Exhange rate: $1US = Q7.5

Fri, 04/26/2013 - 17:45

Belize to Guatemala

We crossed in mid Feb. In our VW campervan. Left San Ignasio Belize around 7am and did not make it to Coban by nightfall. No hassles or problems but if I was doing it again I would have left earlier or stop earlier. The road get a little crazy with pot holes and random people on bikes

Wed, 08/21/2013 - 17:02

Guatemala, Melchor de Mencos Border:

Belize-Guatemala, Melchor de Mencos Border: Crossed 16/9/12.

There's only one well signposted border crossing.

Exit Belize:

Belize immigration gave exit stamp in passport 37 Belizean dollars(BZD) or USD$18.50 and aduana gave an exit stamp in passport (no charge).

Enter Guatemala:

Motorbikes didn't have to get fumigated, you're just signalled to drive around the side of the fumigator shed.

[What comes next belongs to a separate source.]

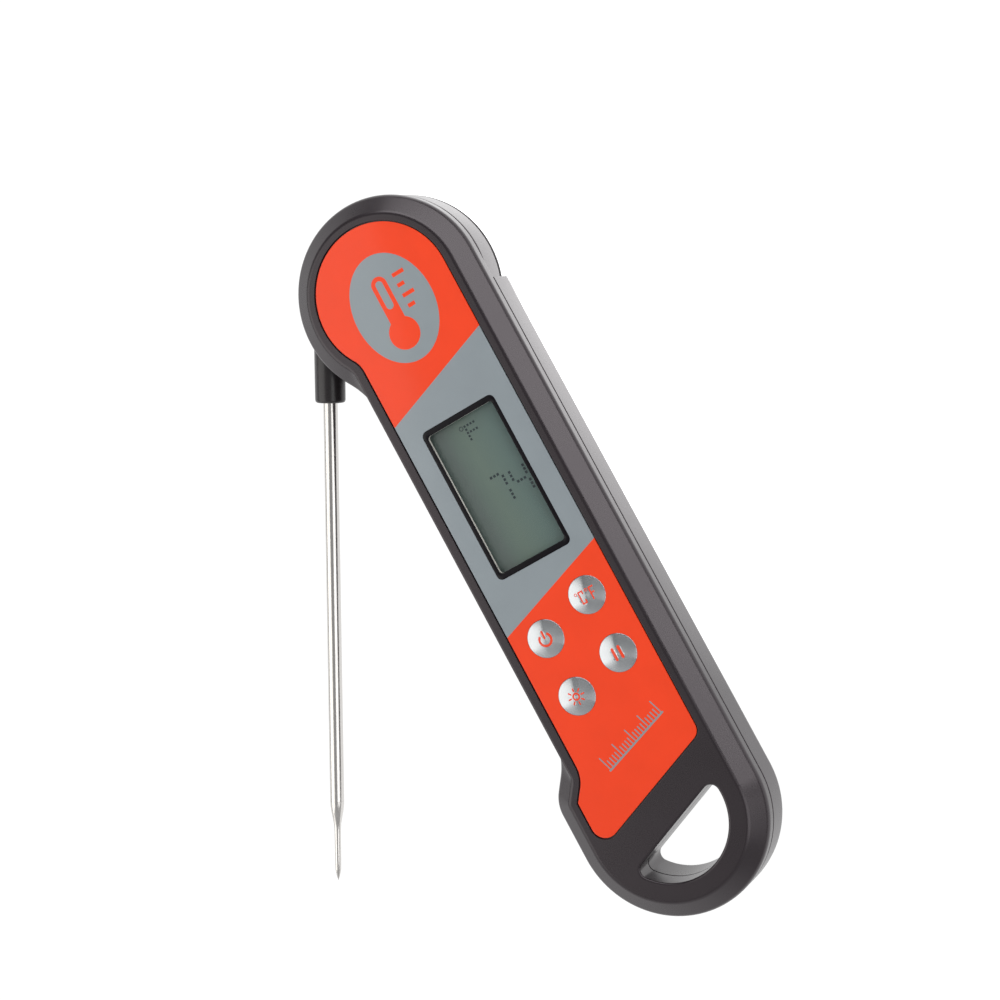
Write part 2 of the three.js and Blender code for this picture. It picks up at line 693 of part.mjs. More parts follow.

Unfortunately I misunderstood this signal and got fumigated with the bike, cost 12 Guatemalan Quetzales (GTQ) or USD$1.50. Then got entry stamp in passport for USD$2.50 or GTQ20 at immigration and combined Aduana building. Guy at Aduana was painfully slow, got the SAT temporary vehicle import paper and sticker for my windscreen valid for 90 days. I was told to hand this over as I left Nicaragua or if I left Guatemala. This paper has some affiliation with Honduras and Nicaragua, although I still had to do all the usual vehicle entry requirements in those countries. This paper I believe was then cancelled when I left Nicaragua, so it was worth keeping. I guess you would get this vice versa if you were coming north into Nicaragua. The fee for the vehicle temporary import paper was GTQ160 or USD$20. I was told insurance wasn't necessary. Whole process took about 1hr and 30mins. There's a real nice hotel just after the turn off to Tikal about 1hr 30mins ride from the border overlooking the lake, with aircon and a great restaurant. Think there was gas and ATM's at the Guatemalan border, but it was nightime so not too sure. Gas stations were on the Belize side.